* [CHALLENGE] Word for word, retype every entry in the listing.

Parts and joints as JSON:

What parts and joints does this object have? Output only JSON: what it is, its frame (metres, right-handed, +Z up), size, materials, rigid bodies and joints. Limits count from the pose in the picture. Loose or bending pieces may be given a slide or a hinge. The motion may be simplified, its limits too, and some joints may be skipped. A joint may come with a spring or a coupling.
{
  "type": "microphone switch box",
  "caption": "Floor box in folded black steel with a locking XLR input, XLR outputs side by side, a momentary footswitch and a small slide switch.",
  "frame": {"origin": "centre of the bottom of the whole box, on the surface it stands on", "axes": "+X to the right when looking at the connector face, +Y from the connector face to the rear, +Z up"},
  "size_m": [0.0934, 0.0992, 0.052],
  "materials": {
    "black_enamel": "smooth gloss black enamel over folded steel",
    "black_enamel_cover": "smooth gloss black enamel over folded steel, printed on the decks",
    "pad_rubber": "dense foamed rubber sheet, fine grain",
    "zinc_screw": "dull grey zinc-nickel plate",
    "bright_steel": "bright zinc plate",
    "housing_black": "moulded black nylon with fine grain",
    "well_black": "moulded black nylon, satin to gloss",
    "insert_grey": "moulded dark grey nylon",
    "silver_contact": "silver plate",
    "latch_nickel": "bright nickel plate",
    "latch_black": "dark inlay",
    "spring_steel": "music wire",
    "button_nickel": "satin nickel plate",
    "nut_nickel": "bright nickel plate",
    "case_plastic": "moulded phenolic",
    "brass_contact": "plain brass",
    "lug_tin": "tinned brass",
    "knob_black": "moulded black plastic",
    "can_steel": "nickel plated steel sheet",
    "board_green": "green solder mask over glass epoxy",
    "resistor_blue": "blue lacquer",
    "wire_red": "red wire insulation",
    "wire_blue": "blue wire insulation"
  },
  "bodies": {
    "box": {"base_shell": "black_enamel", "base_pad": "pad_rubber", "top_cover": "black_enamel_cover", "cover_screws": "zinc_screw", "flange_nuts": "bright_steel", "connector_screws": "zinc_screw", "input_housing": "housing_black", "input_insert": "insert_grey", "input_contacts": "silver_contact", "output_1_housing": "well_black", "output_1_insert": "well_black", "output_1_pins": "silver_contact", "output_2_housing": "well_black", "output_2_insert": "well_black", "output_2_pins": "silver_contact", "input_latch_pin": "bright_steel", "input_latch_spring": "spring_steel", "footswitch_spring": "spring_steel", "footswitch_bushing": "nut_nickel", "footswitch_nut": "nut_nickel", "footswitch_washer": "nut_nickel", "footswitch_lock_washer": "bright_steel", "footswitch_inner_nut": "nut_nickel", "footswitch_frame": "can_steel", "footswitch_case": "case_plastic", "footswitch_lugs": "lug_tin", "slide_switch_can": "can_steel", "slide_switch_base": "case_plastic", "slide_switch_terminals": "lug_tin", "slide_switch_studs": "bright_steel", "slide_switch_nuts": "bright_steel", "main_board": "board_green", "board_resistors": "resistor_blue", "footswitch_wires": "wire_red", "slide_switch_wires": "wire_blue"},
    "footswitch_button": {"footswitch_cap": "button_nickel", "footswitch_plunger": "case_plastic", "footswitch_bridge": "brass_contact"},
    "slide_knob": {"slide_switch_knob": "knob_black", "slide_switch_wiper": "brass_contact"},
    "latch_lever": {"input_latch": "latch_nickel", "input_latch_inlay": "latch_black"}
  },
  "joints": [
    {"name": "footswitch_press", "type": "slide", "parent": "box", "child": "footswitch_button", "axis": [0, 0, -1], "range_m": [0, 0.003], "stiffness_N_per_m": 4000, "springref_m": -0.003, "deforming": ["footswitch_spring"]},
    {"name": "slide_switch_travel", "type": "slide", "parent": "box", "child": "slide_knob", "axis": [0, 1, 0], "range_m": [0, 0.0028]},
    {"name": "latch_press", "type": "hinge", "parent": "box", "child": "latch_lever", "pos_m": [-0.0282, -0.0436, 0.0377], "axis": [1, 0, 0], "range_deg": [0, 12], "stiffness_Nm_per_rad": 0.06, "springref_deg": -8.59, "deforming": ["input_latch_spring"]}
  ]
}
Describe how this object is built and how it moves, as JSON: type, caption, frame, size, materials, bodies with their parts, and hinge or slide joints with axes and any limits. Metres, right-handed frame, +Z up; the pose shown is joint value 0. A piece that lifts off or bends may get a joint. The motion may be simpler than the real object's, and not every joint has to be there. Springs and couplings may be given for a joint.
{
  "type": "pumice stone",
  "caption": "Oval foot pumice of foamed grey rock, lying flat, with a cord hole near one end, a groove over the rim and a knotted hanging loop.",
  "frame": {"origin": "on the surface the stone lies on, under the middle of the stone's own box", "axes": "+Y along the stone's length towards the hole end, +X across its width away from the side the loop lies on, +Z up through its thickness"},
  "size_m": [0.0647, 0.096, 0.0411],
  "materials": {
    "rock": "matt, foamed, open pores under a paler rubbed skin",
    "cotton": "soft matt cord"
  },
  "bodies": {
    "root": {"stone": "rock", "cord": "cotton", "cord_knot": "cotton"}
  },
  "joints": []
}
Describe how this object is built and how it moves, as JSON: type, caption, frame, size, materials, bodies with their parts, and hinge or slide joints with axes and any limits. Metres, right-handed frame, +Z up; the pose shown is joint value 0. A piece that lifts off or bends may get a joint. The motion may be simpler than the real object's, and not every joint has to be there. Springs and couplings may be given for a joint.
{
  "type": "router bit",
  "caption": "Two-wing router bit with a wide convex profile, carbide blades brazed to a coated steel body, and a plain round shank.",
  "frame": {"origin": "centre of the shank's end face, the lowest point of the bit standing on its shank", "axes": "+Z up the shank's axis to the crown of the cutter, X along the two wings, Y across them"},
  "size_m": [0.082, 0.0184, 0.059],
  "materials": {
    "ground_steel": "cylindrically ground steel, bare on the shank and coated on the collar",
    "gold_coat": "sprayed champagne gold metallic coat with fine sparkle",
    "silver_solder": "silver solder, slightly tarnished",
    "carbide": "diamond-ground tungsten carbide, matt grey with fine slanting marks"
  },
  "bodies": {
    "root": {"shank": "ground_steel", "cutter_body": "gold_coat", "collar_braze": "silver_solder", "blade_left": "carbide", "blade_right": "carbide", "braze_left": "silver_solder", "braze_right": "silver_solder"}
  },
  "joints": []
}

* [IN RESPONSE]
What parts and joints does this object have? Output only JSON: what it is, its frame (metres, right-handed, +Z up), size, materials, rigid bodies and joints. Limits count from the pose in the picture. Loose or bending pieces may be given a slide or a hinge. The motion may be simplified, its limits too, and some joints may be skipped. A joint may come with a spring or a coupling.
{
  "type": "microphone switch box",
  "caption": "Floor box in folded black steel with a locking XLR input, XLR outputs side by side, a momentary footswitch and a small slide switch.",
  "frame": {"origin": "centre of the bottom of the whole box, on the surface it stands on", "axes": "+X to the right when looking at the connector face, +Y from the connector face to the rear, +Z up"},
  "size_m": [0.0934, 0.0992, 0.052],
  "materials": {
    "black_enamel": "smooth gloss black enamel over folded steel",
    "black_enamel_cover": "smooth gloss black enamel over folded steel, printed on the decks",
    "pad_rubber": "dense foamed rubber sheet, fine grain",
    "zinc_screw": "dull grey zinc-nickel plate",
    "bright_steel": "bright zinc plate",
    "housing_black": "moulded black nylon with fine grain",
    "well_black": "moulded black nylon, satin to gloss",
    "insert_grey": "moulded dark grey nylon",
    "silver_contact": "silver plate",
    "latch_nickel": "bright nickel plate",
    "latch_black": "dark inlay",
    "spring_steel": "music wire",
    "button_nickel": "satin nickel plate",
    "nut_nickel": "bright nickel plate",
    "case_plastic": "moulded phenolic",
    "brass_contact": "plain brass",
    "lug_tin": "tinned brass",
    "knob_black": "moulded black plastic",
    "can_steel": "nickel plated steel sheet",
    "board_green": "green solder mask over glass epoxy",
    "resistor_blue": "blue lacquer",
    "wire_red": "red wire insulation",
    "wire_blue": "blue wire insulation"
  },
  "bodies": {
    "box": {"base_shell": "black_enamel", "base_pad": "pad_rubber", "top_cover": "black_enamel_cover", "cover_screws": "zinc_screw", "flange_nuts": "bright_steel", "connector_screws": "zinc_screw", "input_housing": "housing_black", "input_insert": "insert_grey", "input_contacts": "silver_contact", "output_1_housing": "well_black", "output_1_insert": "well_black", "output_1_pins": "silver_contact", "output_2_housing": "well_black", "output_2_insert": "well_black", "output_2_pins": "silver_contact", "input_latch_pin": "bright_steel", "input_latch_spring": "spring_steel", "footswitch_spring": "spring_steel", "footswitch_bushing": "nut_nickel", "footswitch_nut": "nut_nickel", "footswitch_washer": "nut_nickel", "footswitch_lock_washer": "bright_steel", "footswitch_inner_nut": "nut_nickel", "footswitch_frame": "can_steel", "footswitch_case": "case_plastic", "footswitch_lugs": "lug_tin", "slide_switch_can": "can_steel", "slide_switch_base": "case_plastic", "slide_switch_terminals": "lug_tin", "slide_switch_studs": "bright_steel", "slide_switch_nuts": "bright_steel", "main_board": "board_green", "board_resistors": "resistor_blue", "footswitch_wires": "wire_red", "slide_switch_wires": "wire_blue"},
    "footswitch_button": {"footswitch_cap": "button_nickel", "footswitch_plunger": "case_plastic", "footswitch_bridge": "brass_contact"},
    "slide_knob": {"slide_switch_knob": "knob_black", "slide_switch_wiper": "brass_contact"},
    "latch_lever": {"input_latch": "latch_nickel", "input_latch_inlay": "latch_black"}
  },
  "joints": [
    {"name": "footswitch_press", "type": "slide", "parent": "box", "child": "footswitch_button", "axis": [0, 0, -1], "range_m": [0, 0.003], "stiffness_N_per_m": 4000, "springref_m": -0.003, "deforming": ["footswitch_spring"]},
    {"name": "slide_switch_travel", "type": "slide", "parent": "box", "child": "slide_knob", "axis": [0, 1, 0], "range_m": [0, 0.0028]},
    {"name": "latch_press", "type": "hinge", "parent": "box", "child": "latch_lever", "pos_m": [-0.0282, -0.0436, 0.0377], "axis": [1, 0, 0], "range_deg": [0, 12], "stiffness_Nm_per_rad": 0.06, "springref_deg": -8.59, "deforming": ["input_latch_spring"]}
  ]
}
Describe how this object is built and how it moves, as JSON: type, caption, frame, size, materials, bodies with their parts, and hinge or slide joints with axes and any limits. Metres, right-handed frame, +Z up; the pose shown is joint value 0. A piece that lifts off or bends may get a joint. The motion may be simpler than the real object's, and not every joint has to be there. Springs and couplings may be given for a joint.
{
  "type": "pumice stone",
  "caption": "Oval foot pumice of foamed grey rock, lying flat, with a cord hole near one end, a groove over the rim and a knotted hanging loop.",
  "frame": {"origin": "on the surface the stone lies on, under the middle of the stone's own box", "axes": "+Y along the stone's length towards the hole end, +X across its width away from the side the loop lies on, +Z up through its thickness"},
  "size_m": [0.0647, 0.096, 0.0411],
  "materials": {
    "rock": "matt, foamed, open pores under a paler rubbed skin",
    "cotton": "soft matt cord"
  },
  "bodies": {
    "root": {"stone": "rock", "cord": "cotton", "cord_knot": "cotton"}
  },
  "joints": []
}
Describe how this object is built and how it moves, as JSON: type, caption, frame, size, materials, bodies with their parts, and hinge or slide joints with axes and any limits. Metres, right-handed frame, +Z up; the pose shown is joint value 0. A piece that lifts off or bends may get a joint. The motion may be simpler than the real object's, and not every joint has to be there. Springs and couplings may be given for a joint.
{
  "type": "router bit",
  "caption": "Two-wing router bit with a wide convex profile, carbide blades brazed to a coated steel body, and a plain round shank.",
  "frame": {"origin": "centre of the shank's end face, the lowest point of the bit standing on its shank", "axes": "+Z up the shank's axis to the crown of the cutter, X along the two wings, Y across them"},
  "size_m": [0.082, 0.0184, 0.059],
  "materials": {
    "ground_steel": "cylindrically ground steel, bare on the shank and coated on the collar",
    "gold_coat": "sprayed champagne gold metallic coat with fine sparkle",
    "silver_solder": "silver solder, slightly tarnished",
    "carbide": "diamond-ground tungsten carbide, matt grey with fine slanting marks"
  },
  "bodies": {
    "root": {"shank": "ground_steel", "cutter_body": "gold_coat", "collar_braze": "silver_solder", "blade_left": "carbide", "blade_right": "carbide", "braze_left": "silver_solder", "braze_right": "silver_solder"}
  },
  "joints": []
}